=== GIVEN TASK ===
Please repeat all of the lines that follow, exactly as written.

=== SOURCE EXCERPT ===
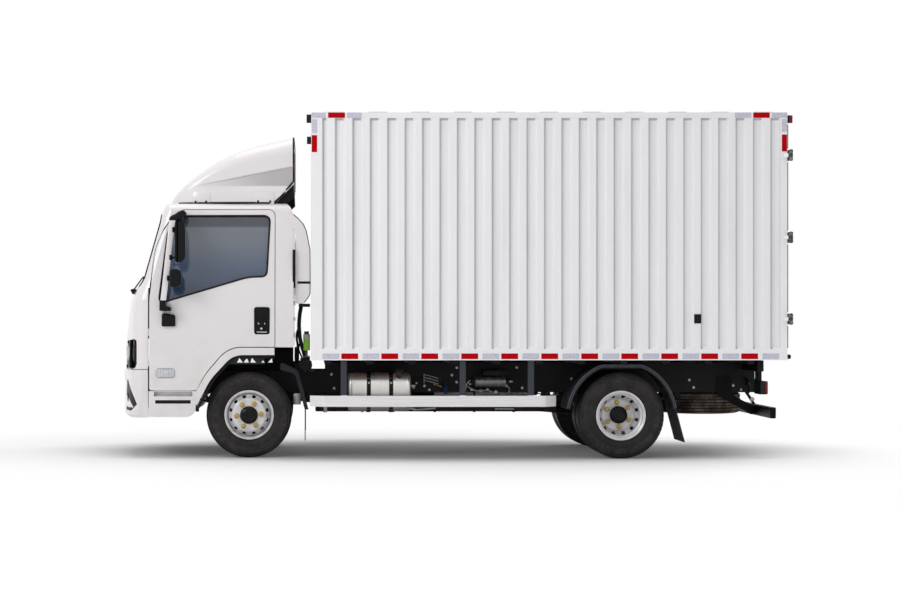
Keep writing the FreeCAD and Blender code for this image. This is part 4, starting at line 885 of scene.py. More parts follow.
WINDOW = [(2.662, 1.398, 0.045), (2.582, 2.06, 0.15), (2.44, 2.198, 0.12), (1.652, 2.2, 0.06),
          (1.682, 1.645, 0.055), (1.85, 1.64, 0.5)]
seal_points = [(p.x, cab_side(p.y) - 0.001, p.y) for p in smooth_outline(WINDOW, 6)]
both_sides(bead(seal_points, 0.0085), "window_seal", "cab_door_left", seal_rubber)

HANDLE = (1.725, 0.918, 1.244)
hx, _, hz = HANDLE
grip = side_plate([(hx - 0.048, hz + 0.02), (hx - 0.048, hz + 0.102), (hx - 0.03, hz + 0.112),
                   (hx + 0.036, hz + 0.112), (hx + 0.05, hz + 0.096), (hx + 0.05, hz + 0.02)], 0.908, 0.012, 0.004)
spine = block((hx - 0.02, 0.91, hz - 0.085), (hx + 0.016, 0.927, hz + 0.08), 0.007, 3)
rim_bead = bead([(p.x, 0.9285, p.y) for p in smooth_outline(
    [(hx - 0.068, hz - 0.121, 0.02), (hx + 0.068, hz - 0.121, 0.02), (hx + 0.068, hz + 0.121, 0.02),
     (hx - 0.068, hz + 0.121, 0.02)], 4)], 0.003)
cup = block((1.6566, 0.9046, 1.1226), (1.7934, 0.9082, 1.3654), 0.0012, 1)
both_sides([grip, spine, rim_bead, cup], "door_handle", "cab_door_left", gloss_black)
lock = joined([drum((x, 0.908, z), (x, out, z), radius, 20, 0.002)
               for x, z, out, radius in ((hx + 0.005, hz - 0.071, 0.929, 0.01), (hx + 0.03, hz - 0.026, 0.916, 0.007),
                                         (hx - 0.024, hz - 0.026, 0.916, 0.007))]
              + [block((hx - 0.044, 0.908, hz - 0.108), (hx + 0.046, 0.913, hz - 0.098), 0.002)])
both_sides(lock, "door_lock", "cab_door_left", chrome)

LAMP_LOW, LAMP_HIGH = (2.518, 0.926, 0.733), (2.68, 0.938, 0.807)
side_lamp = block(LAMP_LOW, LAMP_HIGH, 0.009, 3)
both_sides(side_lamp, "side_lamp", "cab_door_left", clear_lens)
lamp_rim = bead([(p.x, 0.9305, p.y)
                 for p in smooth_outline([(LAMP_LOW[0] - 0.004, LAMP_LOW[2] - 0.004, 0.022),
                                          (LAMP_HIGH[0] + 0.004, LAMP_LOW[2] - 0.004, 0.03),
                                          (LAMP_HIGH[0] + 0.002, LAMP_HIGH[2] + 0.004, 0.022),
                                          (LAMP_LOW[0] - 0.004, LAMP_HIGH[2] + 0.004, 0.03)], 4)], 0.0042)
both_sides(lamp_rim, "side_lamp_rim", "cab_door_left", zinc)
bulb = block((2.548, 0.93, 0.756), (2.59, 0.94, 0.788), 0.006)
both_sides(bulb, "side_lamp_bulb", "cab_door_left", chrome)

# %% [markdown]
# ## Conspicuity tape
# Red and white tape marks the outline of the load space: a dashed line along the bottom rail and an
# angle at each top corner. Each length is a thin strip with softened edges.

# %% Tape on the sides
SIDE_TAPE_Y = 1.1
RED_PITCH, TAPE_LONG, TAPE_THICK = 0.358, 0.151, 0.0009


def side_strip(x0, x1, z0, z1):
    """A strip of tape between two X and two Z values on the left wall's rails."""
    return block((min(x0, x1), SIDE_TAPE_Y - 0.001, z0), (max(x0, x1), SIDE_TAPE_Y + TAPE_THICK, z1), 0.0007, 1)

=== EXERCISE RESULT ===
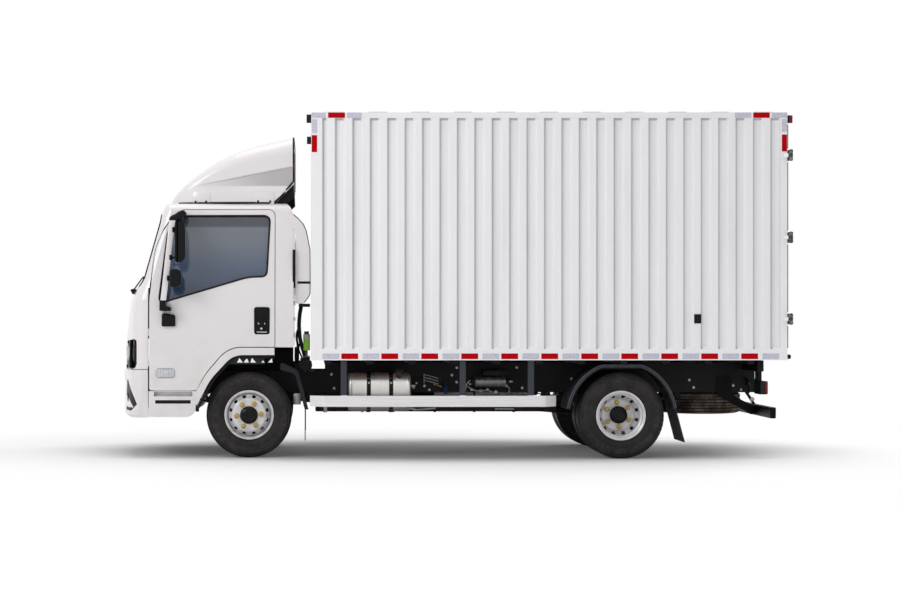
Keep writing the FreeCAD and Blender code for this image. This is part 4, starting at line 885 of scene.py. More parts follow.
WINDOW = [(2.662, 1.398, 0.045), (2.582, 2.06, 0.15), (2.44, 2.198, 0.12), (1.652, 2.2, 0.06),
          (1.682, 1.645, 0.055), (1.85, 1.64, 0.5)]
seal_points = [(p.x, cab_side(p.y) - 0.001, p.y) for p in smooth_outline(WINDOW, 6)]
both_sides(bead(seal_points, 0.0085), "window_seal", "cab_door_left", seal_rubber)

HANDLE = (1.725, 0.918, 1.244)
hx, _, hz = HANDLE
grip = side_plate([(hx - 0.048, hz + 0.02), (hx - 0.048, hz + 0.102), (hx - 0.03, hz + 0.112),
                   (hx + 0.036, hz + 0.112), (hx + 0.05, hz + 0.096), (hx + 0.05, hz + 0.02)], 0.908, 0.012, 0.004)
spine = block((hx - 0.02, 0.91, hz - 0.085), (hx + 0.016, 0.927, hz + 0.08), 0.007, 3)
rim_bead = bead([(p.x, 0.9285, p.y) for p in smooth_outline(
    [(hx - 0.068, hz - 0.121, 0.02), (hx + 0.068, hz - 0.121, 0.02), (hx + 0.068, hz + 0.121, 0.02),
     (hx - 0.068, hz + 0.121, 0.02)], 4)], 0.003)
cup = block((1.6566, 0.9046, 1.1226), (1.7934, 0.9082, 1.3654), 0.0012, 1)
both_sides([grip, spine, rim_bead, cup], "door_handle", "cab_door_left", gloss_black)
lock = joined([drum((x, 0.908, z), (x, out, z), radius, 20, 0.002)
               for x, z, out, radius in ((hx + 0.005, hz - 0.071, 0.929, 0.01), (hx + 0.03, hz - 0.026, 0.916, 0.007),
                                         (hx - 0.024, hz - 0.026, 0.916, 0.007))]
              + [block((hx - 0.044, 0.908, hz - 0.108), (hx + 0.046, 0.913, hz - 0.098), 0.002)])
both_sides(lock, "door_lock", "cab_door_left", chrome)

LAMP_LOW, LAMP_HIGH = (2.518, 0.926, 0.733), (2.68, 0.938, 0.807)
side_lamp = block(LAMP_LOW, LAMP_HIGH, 0.009, 3)
both_sides(side_lamp, "side_lamp", "cab_door_left", clear_lens)
lamp_rim = bead([(p.x, 0.9305, p.y)
                 for p in smooth_outline([(LAMP_LOW[0] - 0.004, LAMP_LOW[2] - 0.004, 0.022),
                                          (LAMP_HIGH[0] + 0.004, LAMP_LOW[2] - 0.004, 0.03),
                                          (LAMP_HIGH[0] + 0.002, LAMP_HIGH[2] + 0.004, 0.022),
                                          (LAMP_LOW[0] - 0.004, LAMP_HIGH[2] + 0.004, 0.03)], 4)], 0.0042)
both_sides(lamp_rim, "side_lamp_rim", "cab_door_left", zinc)
bulb = block((2.548, 0.93, 0.756), (2.59, 0.94, 0.788), 0.006)
both_sides(bulb, "side_lamp_bulb", "cab_door_left", chrome)

# %% [markdown]
# ## Conspicuity tape
# Red and white tape marks the outline of the load space: a dashed line along the bottom rail and an
# angle at each top corner. Each length is a thin strip with softened edges.

# %% Tape on the sides
SIDE_TAPE_Y = 1.1
RED_PITCH, TAPE_LONG, TAPE_THICK = 0.358, 0.151, 0.0009


def side_strip(x0, x1, z0, z1):
    """A strip of tape between two X and two Z values on the left wall's rails."""
    return block((min(x0, x1), SIDE_TAPE_Y - 0.001, z0), (max(x0, x1), SIDE_TAPE_Y + TAPE_THICK, z1), 0.0007, 1)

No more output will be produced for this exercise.